If you think such restrictions chase away investors, you need look no further than China, the poster child for joint-venture investing. Despite a complex web of joint venture and foreign-ownership restrictions, China's foreign direct investment has nearly quadrupled in the past 10 years, to more than $200-billion annually. Joint-venture investments alone topped $50-billion last year.

But Canada doesn't even need to impose such restrictions. By making the hurdles for full-on takeovers onerous for big state-owned buyers, the joint venture becomes a logical path of less resistance. All Ottawa would really need to do is quietly point this out, through both its actions and the quiet back-room discussions that go on behind the scenes of foreign bids, to make its preference clear.

Indeed, the joint-venture model is already gaining high-profile traction among foreign state oil entities looking for a Canadian foothold. China's CNOOC Ltd. has invested in several such partnerships – with relatively little political uproar – as a prelude to its pitch for Nexen Inc. Athabasca Oil Corp. and Connacher Oil and Gas are reportedly closing in on a deal with Kuwait's national oil company for a jointly held oil sands development. India's state oil companies have also been sniffing around for oil sands partnerships recently.

Frankly, Canada needs the money. Federal Natural Resources Minister Joe Oliver said just last month that "we don't have enough capital in this country" to finance all the development potential of the country's resource sector.
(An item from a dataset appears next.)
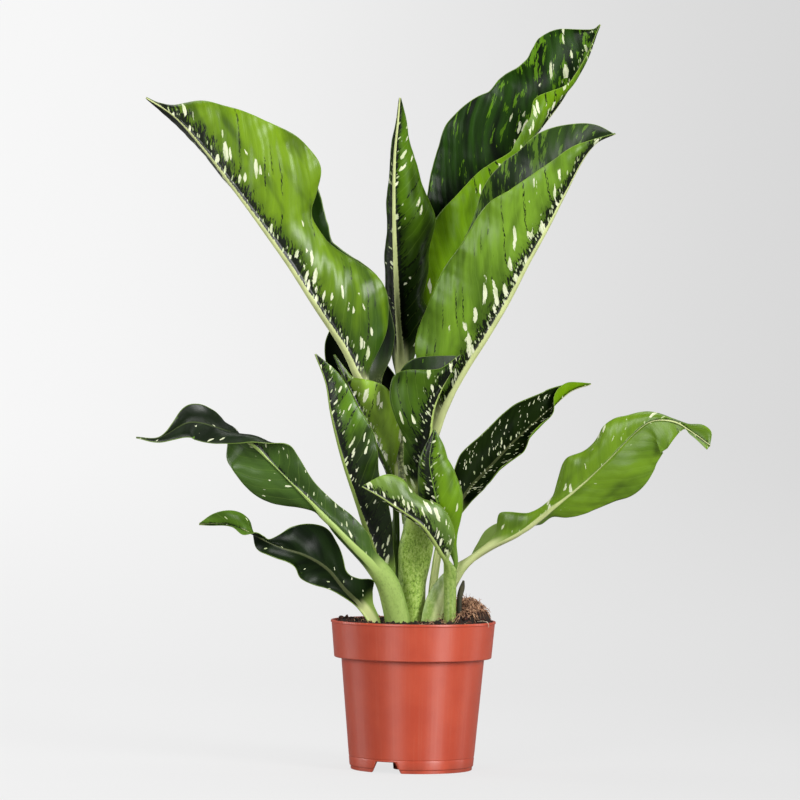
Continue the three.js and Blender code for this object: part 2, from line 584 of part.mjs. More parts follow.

That's not politics talking, that's arithmetic. We're a small economy with an oversized resource base. To successfully tap these assets to achieve the growth and economic well-being that we desire, foreign investment is not only desirable, it's essential.

And when we're talking about joint ventures, the political calculations aren't much more complicated. It's a lot easier to see the balance of benefits tilt toward Canadians when the foreigners forking over the money don't have control of the assets, but are merely enthusiastic participants in the profits. The argument that we are ceding our economic sovereignty would be nullified, without chasing away the money and its economic benefits.